The opposition can also be pretty ordinary.   I flew to Poland with the KGB agents Peter and Helen Kroger.   If they had been caught years earlier, when part of the New York based atom spy ring, they’d likely have sat in the electric chair as did Julius and Ethel Rosenberg.   After fleeing via Canada to Russia, they were resurrected as antiquarian book sellers living in Ruislip, west London.   They had a radio in the attic and sent back the details of the research at the Portland naval base, were arrested and served 9 years imprisonment before being swapped for a hapless Briton the Russians had dumped in a labour camp.   Peter looked like everybody’s favourite uncle until his eyes glinted malevolently while I stood beside him and recalled the sentencing judge’s unflattering remarks.   Helen, his superior in rank, became noisily tipsy on the flight, BEA’s champagne, autographed the snack menu for me ‘Make love, boys, not war’, stumbled on the steps getting off, dropped all the courtesy magazines she’d snaffled from the cabin, and had to be helped up into the windowless van there to meet them.   Very ordinary, very dangerous to UK security.

 

I remember a teenage boy shot dead by the army in the Falls area of Belfast who had gone out with an M1 carbine to ambush a foot patrol.   His corpse was under an armoured vehicle to prevent the weapon being retrieved, and a soldier noticed that the sole of one of his trainers was worn through to his socks.   His death featured for a few seconds on the night’s TV news, and his funeral attended by 400 did not make that evening’s bulletin.  Utterly ordinary but with the potential to kill.

 

That is a random snapshot of the sort of people I try to write about.

 

I didn’t get to see senior men on the streets.   That is reserved for a lower level.   Junior grades recruit spies through the MICE tradition: Money, Ideology, Compromise, Ego.   Compromise and Ego usually do the business.   Of the most notorious spies in history, Ego would have been a huge for Richard Sorge, German, who from wartime Japan sent Stalin’s Russia advance warning of the German attack in 1941, which was ignored.   He died on the gallows with no effort made to negotiate for his life.   Oleg Penkovsky was shot in the yard at the Lubyanka having been the UK’s most renowned agent with access to the Kremlin thinking during the Cuban missile crisis: the flattery of his handlers sustained him before his arrest, kept on the treadmill for always ‘a little longer’.   Eli Cohen, hanged in public in Marjeh Square in Damascus, provided the Israeli Defence Force with the layout of Syrian strong points on the Golan Heights, captured in a day two years after his execution, would have been Ideology.   Also not lining his pocket was Klaus Fuchs, the brilliant physicist who had escaped Nazi Germany and been given safe haven in the UK, then betrayed to Soviet Russia the blue prints of the atom bomb.

 

But Compromise remains the best recruiting sergeant.   A Belfast taxi driver, a Catholic, has a generous fare, drinks too much, is stopped by the police.   He’ll lose his license, his livelihood, head in his hands in his cell but a friendly Englishman turns up.   ‘Just a little bit of help with this and that, who’s in the taxi, where do you drop them, and we can forget this other problem.’   They used to end up in ditches, after torture, on the border with the Republic, shot through the head.

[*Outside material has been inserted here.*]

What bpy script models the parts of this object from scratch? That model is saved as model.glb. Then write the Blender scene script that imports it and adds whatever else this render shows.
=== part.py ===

They keep on coming.   We seem able, with the certainty of a horrible death awaiting, to persuade Syrians or Afghans or Iraqis to act as our eyes and ears in hideous conflict corners.   They are Human Intelligence, HumInt, the best, the most effective.   A man agrees to take an electronic tag from an agent of ours, walk towards the home where an ISIS leader visits his family in secrecy, and has a stone in his sandal and beside the leader’s parked car he kneels to remove it, and slaps the electronic tag under the car and has put himself in a window of risk.   Could be Mosul or Aleppo a couple of years back, or a last refuge for the Black Flag butchers in a village on the Euphrates yesterday.   The leader is driven away, and the hunter-killer drone tracks the tag and the Hellfire missile is launched.   Neat and clean, no collateral casualties, only the targets are ‘taken down’.

 

In Yemen, the Al Qaeda Arabian Peninsular group had a penalty for spies who had taken our shilling: crucifixion.  The CIA and the Israelis regularly lose assets, on the rope of the Tehran hangman, but still manage to delay and delay, and further delay – with acts of sabotage and assassination – the Iranian efforts to build as nuclear warhead.

 

An endless war, high stakes, and for real.

 

Some army units shun publicity.   I met an NCO recently who had done rarely described tours of Afghanistan and he talked me through the detail of being alone, far forward in a camouflaged sand scrape and watching for Subjects of Interest.   No fuss, no drama, no hero stories, pretty much telling it like it was just another day’s work.

 

It’s a hard world out there and does not need fantasy fiction latched to it.   A life for very focused people, not for the squeamish, for rather brave people.   Some winners and some losers.   And plenty there who play God in matters of survival and death – and don’t need a classics degree for that, or a well shaken cocktail.